To calculate \(\mathbb{P}(p_i > max\{p_0, p_1, \dots, p_{i-1}, p_{i+1}, \dots p_J\})\) one only needs to reorder the \(\alpha_j\)’s and \(\beta_j\)’s appropriately. From simple rules of probability where \(P(A_1 \cap A_2) = P(A_1) - P(A_1 - A_2)\) we can obtain that the negative term corresponds to the probability of the following event: \(p_J > p_0 > max\{p_1,\dots,p_{J-1}\}\); that \(p_J\) is the largest and \(p_0\) the second largest. This object could also be of interest, specially due to the possibility of reordering to calculate any event of the type \(p_k > p_g > max\{p_1,\dots,p_{k-1},p_{k+1}, \dots,p_{g-1},p_{g+1},\dots,p_J\}\) and possibly other sequences of inequalities by going down the recursive rabbit hole. The relation with order statistics as just seen and the recursive nature (combinatorial or exponentially increasing evaluations), give some Bapat-Beg Theorem taste. It also makes me suspect of a close relationship between the maximum of beta random variables and the beta distribution itself.

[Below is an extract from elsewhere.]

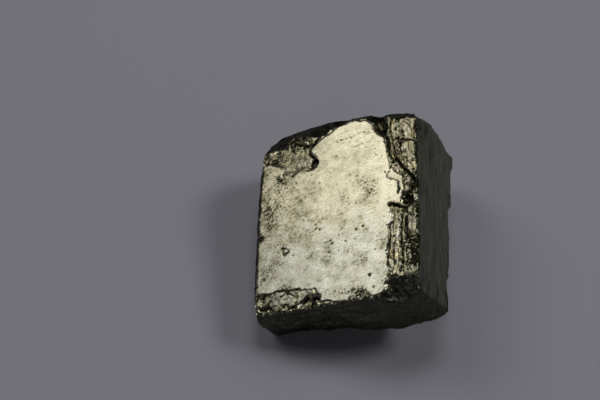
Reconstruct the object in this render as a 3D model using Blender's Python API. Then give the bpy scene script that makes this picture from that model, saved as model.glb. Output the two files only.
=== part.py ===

ProbGBeatsM <- function(ag, bg, am, bm){
Bf <- sapply(1:ag, function(i) {exp(lbeta(am + i - 1, bg + bm) -
log(bg + i - 1) - lbeta(i, bg))})
return(sum(Bf)/beta(am,bm))
}
InnerTerm <- function(i, a0, b0, bJ, aS, bS){
return(exp(lbeta(a0 + i - 1, b0 + bJ) + lgamma(bJ + i - 1) - lgamma(i)
)*Prob0beatsAll(a0 + i - 1, b0 + bJ, head(aS, -1), head(bS, -1)) )
}
Prob0beatsAll <- function(alpha0, beta0, alpha_, beta_){
J = length(alpha_)
if (J == 1) {
return(ProbGBeatsM(alpha0, beta0, alpha_, beta_))
} else {
return( Prob0beatsAll(alpha0, beta0, head(alpha_, -1), head(beta_, -1))
- sum(sapply(1:alpha_[J], InnerTerm, a0 = alpha0, b0 = beta0, bJ = beta_[J],
aS = alpha_, bS = beta_))*exp(-lbeta(alpha0, beta0) - lgamma(beta_[J])) )
}
}
alpha0 = 5
beta0 = 8
alpha_ <- c(5,5,5,5)
beta_ <- c(8,8,8,8)
print(Prob0beatsAll(alpha0, beta0, alpha_, beta_)) # This confirms the 1/(J+1) case of iid variables.
## [1] 0.2
Proof Sketch
With some notational abuse:
\[\begin{aligned} \mathbb{P}(p_0 > max\{p_1,\dots,p_J\}) &= \int_0^1 \int_0^{p_0} \int_0^{p_0} \cdots \int_0^{p_0} \prod_{j=0}^J f_{j}(p_{j}) dj = \int_0^1 \prod_{j=1}^{J-1} \mathbb{I}_{p_0}(\alpha_j,\beta_j) \frac{p_0^{\alpha_0-1}(1-p_0)^{\beta_0-1}}{B(\alpha_0, \beta_0)} \mathbb{I}_{p_0}(\alpha_J,\beta_J) dp_0 \\ &= \int_0^1 \prod_{j=1}^{J-1} \mathbb{I}_{p_0}(\alpha_j,\beta_j) \frac{p_0^{\alpha_0-1}(1-p_0)^{\beta_0-1}}{B(\alpha_0, \beta_0)} \left(1-\sum_{i=1}^{\alpha_J}\frac{\Gamma(\beta_J +i-1)}{\Gamma(\beta_J)\Gamma(i)}p_0^{i-1}(1-p_0)^{\beta_J} \right) dp_0\\ &= \mathbb{P}(p_0 > max\{p_1,\dots,p_{J-1}\}) - \sum_{i=1}^{\alpha_J}\frac{\Gamma(\beta_J +i-1)}{\Gamma(\beta_J)\Gamma(i)}\int_0^1\prod_{j=1}^{J-1} \mathbb{I}_{p_0}(\alpha_j,\beta_j) \frac{p_0^{\alpha_0 +i-2}(1-p_0)^{\beta_0+\beta_J-1}}{B(\alpha_0,\beta_0)} dp_0 \\ &= \mathbb{P}(p_0 > max\{p_1,\dots,p_{J-1}\}) - \sum_{i=1}^{\alpha_J}\frac{B(\alpha_0 +i-1, \beta_0+\beta_J) \Gamma(\beta_J +i-1)}{B(\alpha_0,\beta_0)\Gamma(\beta_J)\Gamma(i)}\int_0^1 \prod_{j=1}^{J-1} \mathbb{I}_{p_0}(\alpha_j,\beta_j) \frac{p_0^{\alpha_0 +i-2}(1-p_0)^{\beta_0+\beta_J-1}}{B(\alpha_0 +i-1, \beta_0+\beta_J)} dp_0 \end{aligned}\]where \(\mathbb{I}\) is the regularized gamma function. The property used in the second line is: \(\mathbb{I}_x(a,b) = 1- \sum_{i=1}^b\frac{\Gamma(a+i-1)}{\Gamma(a)\Gamma(i)}x^a(1-x)^{i-1}\) if \(b\) is an integer.